The convoy system was introduced by the British in 1917 and largely centered on the English Channel. However, when the U.S. entered the war in April of 1917, ships started traveling from one end of the Atlantic to the other in the deeper open ocean.

How Convoys Worked

The general idea behind a convoy was to provide escorts for ships hauling passengers or cargo. Before the convoy system was in place, the British navy suffered massive losses at the hands of German U-boats. New technologies soon emerged along with the convoy system to meet this challenge. For example, depth charges were designed to explode underwater to destroy submarines. Also, they began to record underwater sounds to indicate the presence of submarines.

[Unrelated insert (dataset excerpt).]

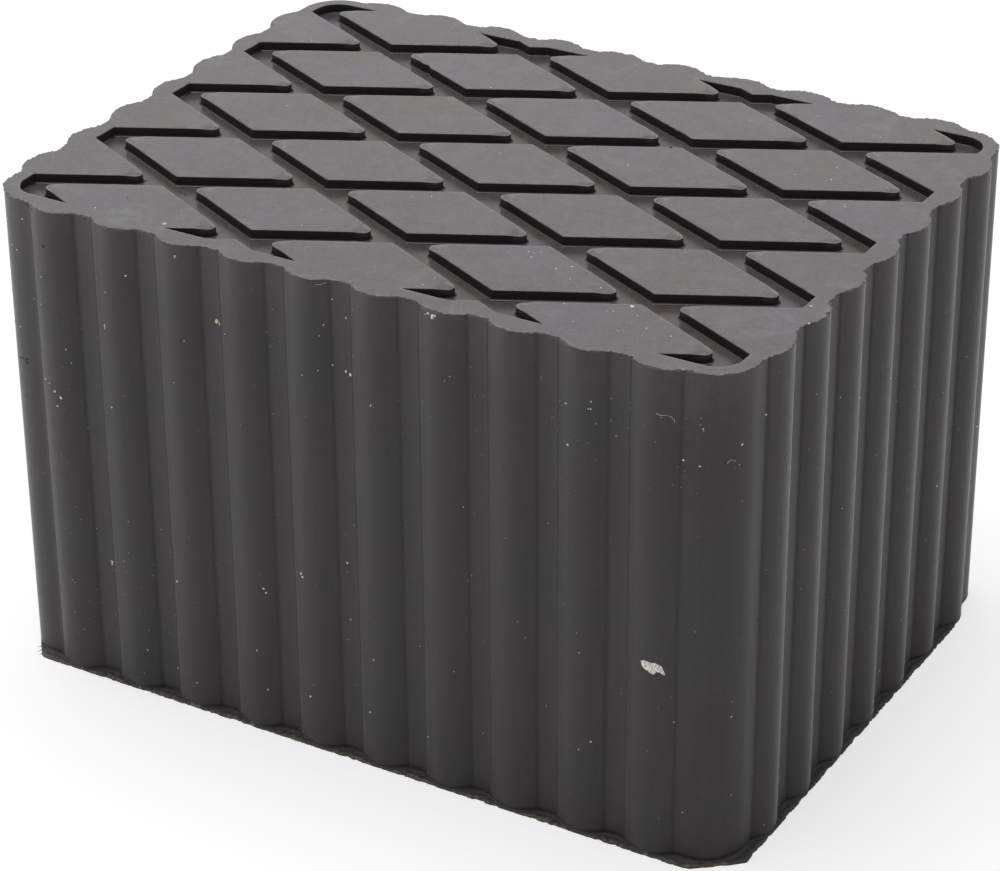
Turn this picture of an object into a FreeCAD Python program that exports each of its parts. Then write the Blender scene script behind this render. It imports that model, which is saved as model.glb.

Convoys moved at different speeds. Faster convoys primarily hauled troops and were made up of large ocean liners. These convoys were more nimble and quick, and often contained a dozen ships moving in unison. Slower convoys hauled cargo and often comprised 40-50 ships. These moved slower and were more vulnerable to attack, but also carried fewer people. Convoys heading toward England departed from New York or Canadian ports and followed different routes to avoid being bunched together. The ships traveled in a zig zag pattern to confuse enemy ships, and once closer to ports were joined by destroyer fleets for protection.

Also, support ships often traveled up to 3,000 yards ahead of the main fleet to spot enemy ships before the fleet ran into them.

Competing Views

Despite the need for convoys, there were many arguments against it. First, many thought the use of convoy ships was too defensive when ships should be deployed as offensive weapons. Second, convoy ships were often slower than their combat counterparts, and the fleet could only move at the pace of the slowest ship. Third, there were rarely enough ships, which put constant strain on those tasked with building more ships.

World War II

In the Second World War, convoys were mostly associated with the Atlantic campaigns. They were strengthened with the addition of aircraft carriers. These 'floating airports' allowed aircraft to fly far ahead of naval ships to spot enemy ships. This proved more effective than simply running ships ahead of the fleet, as by the time enemy ships were spotted, the spotter ships often found themselves caught in a firefight.